1829
HT: The Reformation Resurgence
India in the 18th century bore a scar so deep it cried out to heaven—Sati, the burning of widows alive. Women, stripped of hope and dragged to the flames, were sacrificed on the altar of cruel tradition. This wasn’t worship. This wasn’t devotion. It was murder wrapped in religion, a lie perpetuated by a society blinded by false gods and demonic strongholds.
But God was not silent. He raised up a man from the cobbled streets of England, a man armed with nothing but faith and the Word of God. William Carey, a Baptist missionary, stepped into this fiery darkness with the gospel as his weapon and the conviction that every human life was sacred. Where others bowed to fear, Carey stood. Where others excused the tradition, Carey exposed the evil.
When William Carey, often hailed as the “father of modern missions,”arrived in Bengal (India) in 1793, he encountered a scene that would forever change his life: women, some as young as teenagers, thrown alive onto their husbands’ funeral pyres, their screams drowned by chanting priests and the apathy of a society enslaved to false gods. This was not culture. This was carnage. Their cries pierced the heavens, but society called it “duty.” Carey knew better. He called it hell on earth.
Carey’s battle was not fought with swords or politics but with the truth of Scripture. The Bible declared that all life was made in the image of God (Genesis 1:27). It proclaimed that death and destruction had been defeated through Christ (Romans 6:10). And it commanded the people of God to stand for the oppressed (Proverbs 31:8–9).
So Carey acted. He Documented the Evil: Carey meticulously recorded every case of Sati, creating an undeniable catalogue of brutality. He refused to let this horror remain hidden in the shadows.
He Advocated Without Fear: Carey took his findings to the British authorities, relentlessly pressing them to abolish this wicked practice. His petitions were not mere pleas; they were a cry for justice from the heart of God.
He Translated Freedom: When Sati was outlawed through Regulation XVII in 1829, Carey personally translated the law into Bengali, ensuring that no widow would be consumed by ignorance of her rights and on this day, Sati was abolished in India.
Carey’s fight against Sati was not just a cultural battle; it was a spiritual war. He knew the root of Sati lay in spiritual darkness, and only the gospel could shatter its chains. The Word of God was his foundation, his weapon, and his hope.
Life Is Sacred: Carey proclaimed that every human being, male or female, bore the image of God (Genesis 1:26–27). To burn a widow was not just murder; it was an assault on the Creator Himself.

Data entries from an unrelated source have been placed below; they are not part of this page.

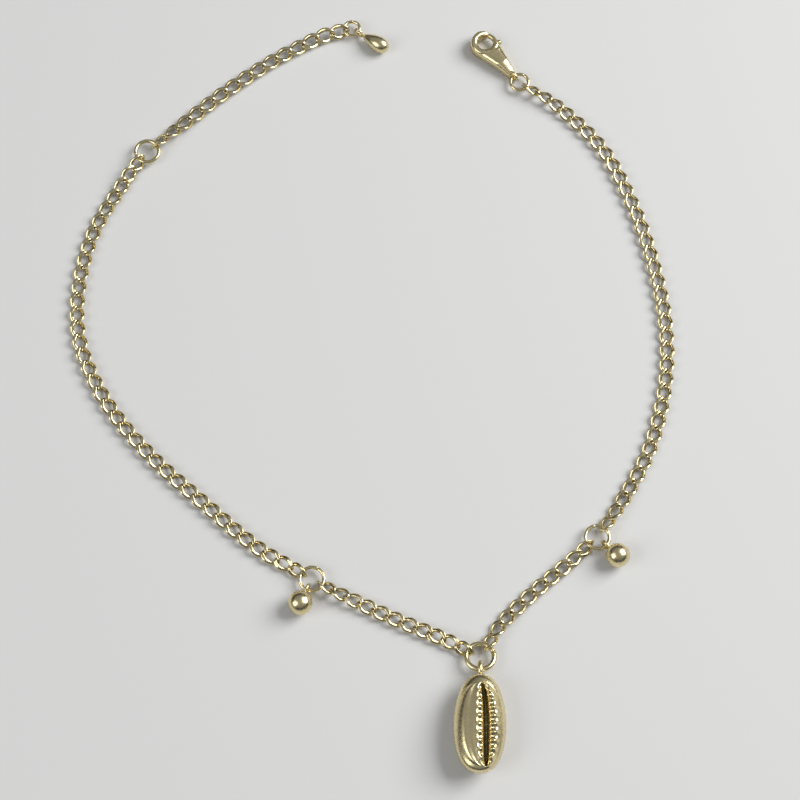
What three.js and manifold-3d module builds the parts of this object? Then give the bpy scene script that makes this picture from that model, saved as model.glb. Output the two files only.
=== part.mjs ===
// A chain anklet with a cowrie shell charm and two ball drops, laid open on a flat surface.
// Millimetres and degrees. X runs to the right, Y away from the viewer, Z up from the surface.
// Four lengths of curb chain meet at jump rings, with a lobster clasp at one end
// and an extender chain that ends in a teardrop at the other.
import * as THREE from "three";
import { ParametricGeometry } from "three/addons/geometries/ParametricGeometry.js";
import { mergeVertices } from "three/addons/utils/BufferGeometryUtils.js";
import Module from "manifold-3d";

const wasm = await Module();
wasm.setup();

// The room that the whole anklet takes as it lies.
const LOOP_WIDTH = 88.2;
const LOOP_LENGTH = 100.9;

// Curb chain: oval wire links, twisted so that the chain lies flat.
const CHAIN_WIRE = 0.46;
const CHAIN_WIDTH = 2.35;
const CHAIN_PITCH = 2.27;

// Extender chain: the same kind of link, a little larger and more open.
const EXTENDER_WIRE = 0.48;
const EXTENDER_WIDTH = 2.5;
const EXTENDER_PITCH = 2.45;

// Every link turns this much from one end to the other.
const LINK_TWIST = 90;
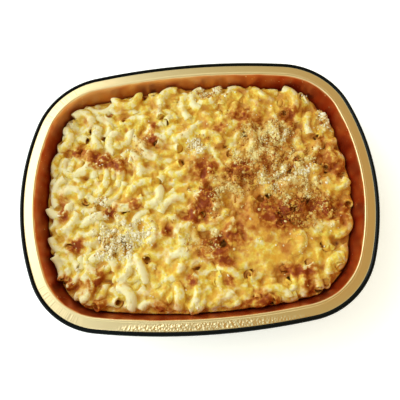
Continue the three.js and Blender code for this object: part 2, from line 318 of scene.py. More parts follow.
def settle(elbows, resting):
    """Leans elbows by least squares to the heights under them, then lowers each until it
    touches."""
    elbows = {**elbows, **dict.fromkeys(("z", "lean_x", "lean_y"), 0 * elbows["x"])}
    path = elbow_path(elbows)
    drop = drop_under(path, resting)
    dx, dy = path[..., 0] - elbows["x"][:, None], path[..., 1] - elbows["y"][:, None]
    dz = drop - drop.mean(1, keepdims=True)
    xx, yy, xy = STIFFNESS + (dx * dx).sum(1), STIFFNESS + (dy * dy).sum(1), (dx * dy).sum(1)
    xz, yz = (dx * dz).sum(1), (dy * dz).sum(1)
    determinant = xx * yy - xy * xy
    elbows["lean_x"] = (yy * xz - xy * yz) / determinant
    elbows["lean_y"] = (xx * yz - xy * xz) / determinant
    lift = drop_under(elbow_path(elbows), resting).max(1)
    return {**elbows, "z": lift - elbows["sink"]}


def past_wall(path):
    """How far points of paths reach past the tubes' clearance from the wall."""
    clear = wall_inset(path[..., 2]) + TUBE_RADIUS + WALL_CLEARANCE
    return clear - depth_inside(path[..., 0], path[..., 1])


def slide_in(elbows):
    """Moves elbows that reach into the wall straight away from it, to where they clear it."""
    path = elbow_path(elbows)
    over = past_wall(path)
    worst = np.argmax(over, 1)[:, None]
    x, y = np.take_along_axis(path[..., 0], worst, 1), np.take_along_axis(path[..., 1], worst, 1)
    push = np.maximum(np.take_along_axis(over, worst, 1) + WALL_SLACK, 0)
    dx = (depth_inside(x + 1, y) - depth_inside(x - 1, y)) / 2
    dy = (depth_inside(x, y + 1) - depth_inside(x, y - 1)) / 2
    return {**elbows, "x": elbows["x"] + (push * dx)[:, 0], "y": elbows["y"] + (push * dy)[:, 0]}


def raise_over(heights, across, along, cell, centres, radius):
    """Raises heights to the tops of balls. Columns and rows of the heights stand this cell
    apart, at across and along."""
    reach_cells = int(radius / cell) + 1
    steps = np.arange(-reach_cells, reach_cells + 1)
    x, y, z = centres.T[..., None, None]
    columns = np.round((x - across[0]) / cell).astype(int) + steps
    rows = np.round((y - along[0]) / cell).astype(int) + steps[:, None]
    columns, rows = np.broadcast_arrays(columns, rows)
    apart = (across[columns] - x) ** 2 + (along[rows] - y) ** 2
    tops = z + np.sqrt(np.maximum(radius**2 - apart, 0))
    inside = apart < radius**2
    np.maximum.at(heights, (rows[inside], columns[inside]), tops[inside])


@lru_cache(maxsize=None)
def heap():
    """All elbows, the lower ones first. One after another they are dropped, each into the
    lowest of a few places tried at random. The last ones go deeper into the hollows that are
    left, and more of them stand up."""
    source = draws(HEAP_SEED)
    across, along = np.arange(-REACH_X, REACH_X + 1.0), np.arange(-REACH_Y, REACH_Y + 1.0)
    resting = mound_top(*np.meshgrid(across, along)) - BED_DEPTH + TUBE_RADIUS
    laid = []
    while len(laid) < ELBOWS:
        in_hollow = len(laid) >= CARRIED
        tried = new_elbows(source, TRIES, UPRIGHT_FROM_IN_HOLLOWS if in_hollow else UPRIGHT_FROM)
        tried["sink"] += HOLLOW_SINK * in_hollow
        tried = settle(slide_in(settle(tried, resting)), resting)
        path = elbow_path(tried)
        fits = (past_wall(path) < 0).all(1)
        stands_out = path[..., 2].max(1) - mound_top(tried["x"], tried["y"])
        best = np.argmin(np.where(fits, stands_out, np.inf))
        if fits[best]:
            raise_over(resting, across, along, 1, path[best], 2 * TUBE_RADIUS * SQUEEZE)
            laid.append({key: numbers[best] for key, numbers in tried.items()})
    return {key: np.array([elbow[key] for elbow in laid]) for key in laid[0]}


# ---- height maps of the food

CELL = 0.4
MAP_X = np.arange(-104, 104 + CELL / 2, CELL)
MAP_Y = np.arange(-82, 82 + CELL / 2, CELL)
GRID = np.meshgrid(MAP_X, MAP_Y)
SHELL = 0.5  # how far the sauce lies under the tubes' skin
BORE_SHARE = 0.6
TUBE_SHARES = np.linspace(0.06, 0.94, 19)  # balls along a tube stop short of its cut ends
SKIN_SHARES = np.linspace(0.1, 0.9, 19)
LEVEL_DROP = 1.2  # the food's level lies no further than this below the mound
LEVEL_BALL = 6.0  # this ball, rolled over the tubes, gives the food's level
FILLET_BALL = 2.2  # and this one the fillets of sauce between them
LEVEL_BLUR, TOPS_BLUR, SAUCE_BLUR, MELTED_BLUR = 3.0, 2.2, 0.5, 1.6
SAUCE_DEPTH = 3.3  # how far below the level the sauce stands
BLANKET_RISE = 2.3  # how much less where melted cheese blankets it
MELTED_RISE = 1.5  # and less again where the cheese melted into a sheet
DITCH_DEPTH = 2.2  # how much more along the wall
DITCH_INSETS = (14.5, 12.5)  # the ditch along the wall starts and is whole at these
GAP_DEPTH = 7
HOLE_DEPTH = 5.0  # how deep an open bore goes
HOLE_SHARE = 0.8  # its radius as a share of the tube's
LOOKS_UP = 0.35  # the least rise in the heading of an end that looks up
BURIED_FROM = 0.45  # the sheet buries ends where it is this strong


def sample(height_map, x, y):
    """Heights at points, blended between the four nearest cells."""
    u = np.clip((x - MAP_X[0]) / CELL, 0, len(MAP_X) - 1.001)
    v = np.clip((y - MAP_Y[0]) / CELL, 0, len(MAP_Y) - 1.001)
    i, j = u.astype(int), v.astype(int)
    return blended(height_map.T, i, j, u - i, v - j)


def ball_offsets(radius):
    """Cells under a ball and how high its surface stands over its centre at each."""
    reach_cells = int(radius / CELL)
    v, u = np.mgrid[-reach_cells : reach_cells + 1, -reach_cells : reach_cells + 1]
    left = radius**2 - (u**2 + v**2) * CELL**2
    inside = left > 0
    return list(zip(v[inside], u[inside], np.sqrt(left[inside])))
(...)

Christ Defeated Death: Sati glorified death, but Carey preached the risen Christ, who triumphed over the grave and offered eternal life to all who believed (1 Corinthians 15:55).
True Worship Is Life, Not Death: Carey taught that God desires living sacrifices—lives devoted to Him—not burnt offerings of innocent women (Romans 12:1).

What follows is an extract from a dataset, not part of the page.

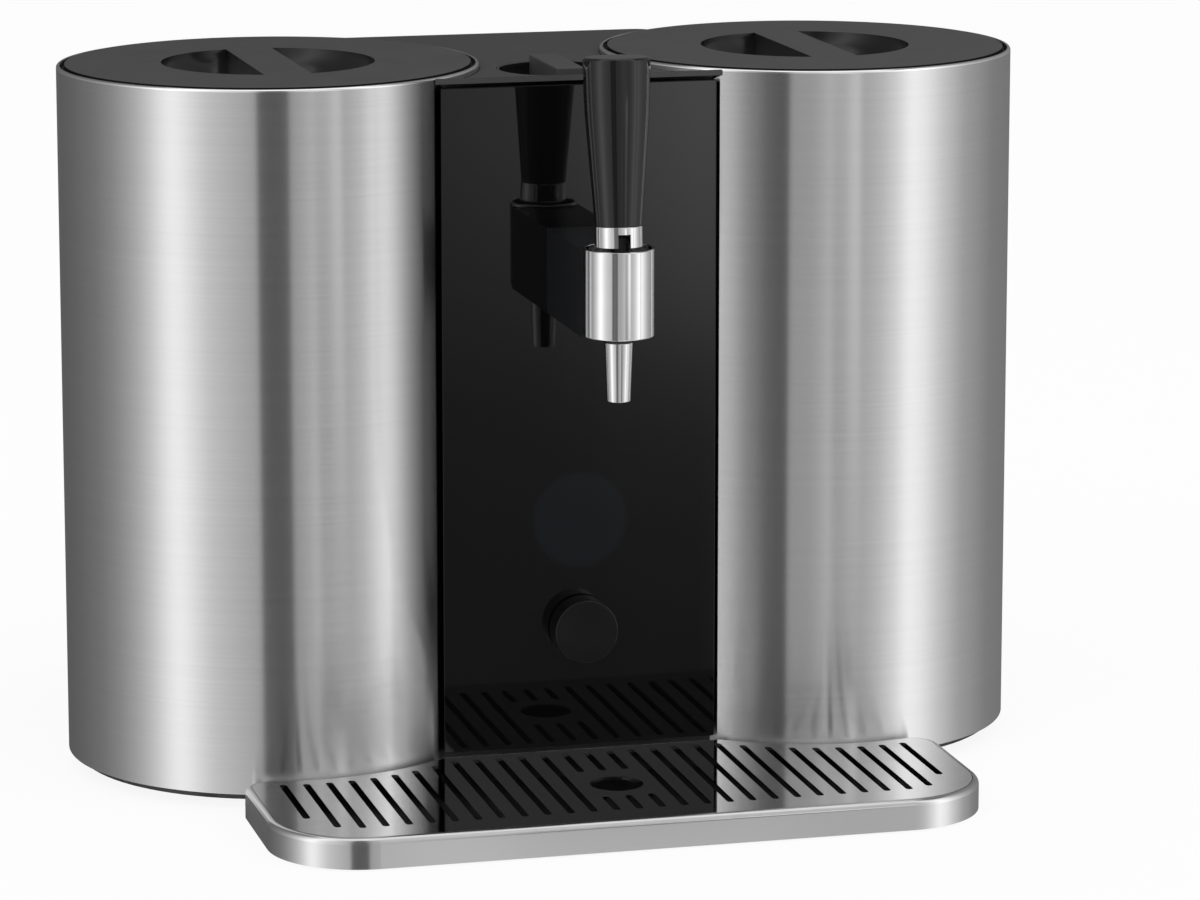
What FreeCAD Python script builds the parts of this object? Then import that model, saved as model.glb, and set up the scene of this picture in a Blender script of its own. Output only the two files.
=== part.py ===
import FreeCAD, Part

import math
import os

# A counter-top capsule beer brewer: two steel drums joined by a glass-fronted
# column with a lever tap, a round dial and a drip tray. The left drum is the
# chilled well of the fermenting keg and the right drum holds the water tank.
# X runs to the right, Y to the back and Z up from the table. The pieces are
# drawn about the line through the two drum centres, and save() moves them all
# so that the origin is on the table under the middle of the whole machine.

V = FreeCAD.Vector

# Whole machine, in millimetres
drum_diameter = 221.3
drum_pitch = 293.7
drum_top_z = 375.0
front_reach = 230.0
rear_reach = 219.0

# Fits: fixed pieces, loose lift-out pieces and turning shafts
seat_gap = 0.1
loose_gap = 0.3
shaft_gap = 0.05

# Feet and base
foot_radius = 12.0
foot_height = 4.0
foot_spread = 75.0
skirt_inset = 6.2
skirt_height = 4.0
collar_height = 12.0
collar_wall = 8.0

# Steel sleeves
sleeve_sheet = 1.2
rim_width = 1.9
rim_round = 1.5
rim_depth = 6.0
hose_window_half = 24.0
hose_window_margin = 3.0

# Wells, foam and cooling jacket
jacket_space = 13.4
well_wall = 2.0
well_floor_z = 60.0
well_flange_z = 358.0
well_flange_thick = 3.0
pedestal_radius = 70.0
pedestal_wall = 3.0
jacket_sheet = 1.5
jacket_tube_height = 2.2
jacket_tube_half = 4.0
jacket_tube_count = 7
jacket_tube_pitch = 34.0
jacket_bottom_z = 84.0
jacket_margin = 10.0
port_radius = 11.0

# Lids
lid_gap = 1.5
lid_wall = 3.0
lid_bevel = 0.8
bowl_radius = 56.0
bowl_depth = 24.0
grip_width = 24.8
plug_gap = 3.0
plug_floor_z = 330.0
plug_rest = 2.2
hub_radius = 8.0
hub_reach = 11.0
seal_height = 5.4
seal_depth = 2.0

# Keg and water tank
vessel_gap = 8.0
vessel_wall = 2.0
vessel_base_radius = 62.0
vessel_base_width = 8.0
vessel_base_lift = 7.0
keg_shoulder_z = 288.0
keg_neck_radius = 33.0
keg_neck_top_z = 321.0
keg_cap_wall = 3.2
keg_cap_height = 11.0
keg_grip_height = 2.4
tank_top_z = 322.0
tank_rim_width = 2.6
tank_grip_width = 14.0
tank_grip_height = 10.0
spout_tube_radius = 9.0
spout_tube_drop = 10.0
valve_stem_radius = 2.5
coupler_wall = 4.0
coupler_height = 17.0
spigot_rise = 1.5

# Front column
panel_reach = 85.7
glass_thick = 4.0
glass_edge_gap = 1.2
glass_top_z = 369.0
glass_bottom_z = 17.5
frame_plate = 3.0
frame_depth = 21.7
frame_post_inset = 4.0
frame_bottom_z = 8.0
display_z = 139.0
display_radius = 24.8
display_flange = 4.0
display_depth = 11.0
knob_z = 82.0

# Top deck
deck_z = 371.0
deck_skin = 3.0
deck_lip = 1.5
deck_half_width = 92.0
deck_rear = 120.0
deck_skirt_round = 10.0
deck_gap = 0.4

# Capsule hatch
hatch_reach = 36.0
hatch_radius = 31.6
hatch_gap = 0.4
hatch_bar_width = 15.0
hatch_bar_rise = 4.0
hatch_dish_depth = 11.0
hatch_skin = 2.0
hatch_rim = 0.9
hatch_dish_round = 8.0
hatch_plug_thick = 2.0
capsule_well_wall = 2.0
capsule_well_floor_z = 283.0
capsule_well_flange = 4.0
capsule_radius = 13.0
hatch_ear_depth = 1.0
hatch_ear_half = 4.0
capsule_height = 46.0
capsule_taper = 2.0
carrier_plate = 3.0
carrier_pin_radius = 1.9
capsule_flange = 1.4

# Tap
tap_to_tray_front = 65.2
tap_body_diameter = 36.3
tap_body_z = 251.2
tap_body_height = 45.0
tap_body_wall = 1.6
tap_floor = 2.0
tap_insert_recess = 7.7
tap_bore = 4.0
tap_shank_radius = 8.0
tap_shank_rise = 21.3
tap_nut_radius = 14.0
tap_nut_height = 8.0
bracket_width = 36.0
bracket_bottom_drop = 1.2
bracket_top_drop = 1.7
nozzle_length = 30.3
nozzle_top_radius = 7.3
nozzle_tip_radius = 6.1
nozzle_bore = 4.5
nozzle_neck = 3.3
nozzle_neck_radius = 6.2
plunger_tip_radius = 3.9
plunger_rod_radius = 2.0
plunger_travel = 3.0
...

Carey’s conviction came from the gospel, a fire that no earthly flame could extinguish.
History, however, has a way of twisting the truth. While Carey laboured tirelessly to end Sati, another figure, Raja Ram Mohan Roy, took the spotlight. A Brahmin reformer, Roy advocated for the abolition of Sati but did so within the framework of Hindu philosophy. His role, though significant among the elite, paled in comparison to Carey’s tireless efforts on the ground.
Yet colonial authorities, eager to present the abolition as a collaboration, elevated Roy while sidelining Carey. Post-independence narratives further buried Carey’s contributions to bolster nationalist pride. But the truth remains: without Carey’s fearless advocacy, Roy’s words would have fallen into the abyss of inaction.
Carey’s victory over Sati was not the end of his mission. He brought the Bible to India in Bengali, Hindi, and Sanskrit, giving millions access to God’s Word. He built schools that welcomed the marginalized and fought caste discrimination. He stood against infanticide and child marriage. Every battle he fought, every victory he won, was fuelled by the gospel of Jesus Christ.
Carey’s life was a declaration of Isaiah 61:1: “The Spirit of the Lord God is upon me, because the Lord has anointed me to bring good news to the poor; he has sent me to bind up the brokenhearted, to proclaim liberty to the captives, and the opening of the prison to those who are bound.”
This is not just Carey’s story; it is our calling. The same Word of God that burned in Carey’s heart burns in ours today. Will we stand against the injustices of our time? Will we confront the lies of our culture with the truth of the gospel?
This is the legacy of William Carey—the man who defied hellfire with heaven’s truth. Let us walk in his footsteps, armed with the same gospel, and burn with the same holy passion to see darkness overthrown by the light of Christ.
He, who has ears to hear, let him hear.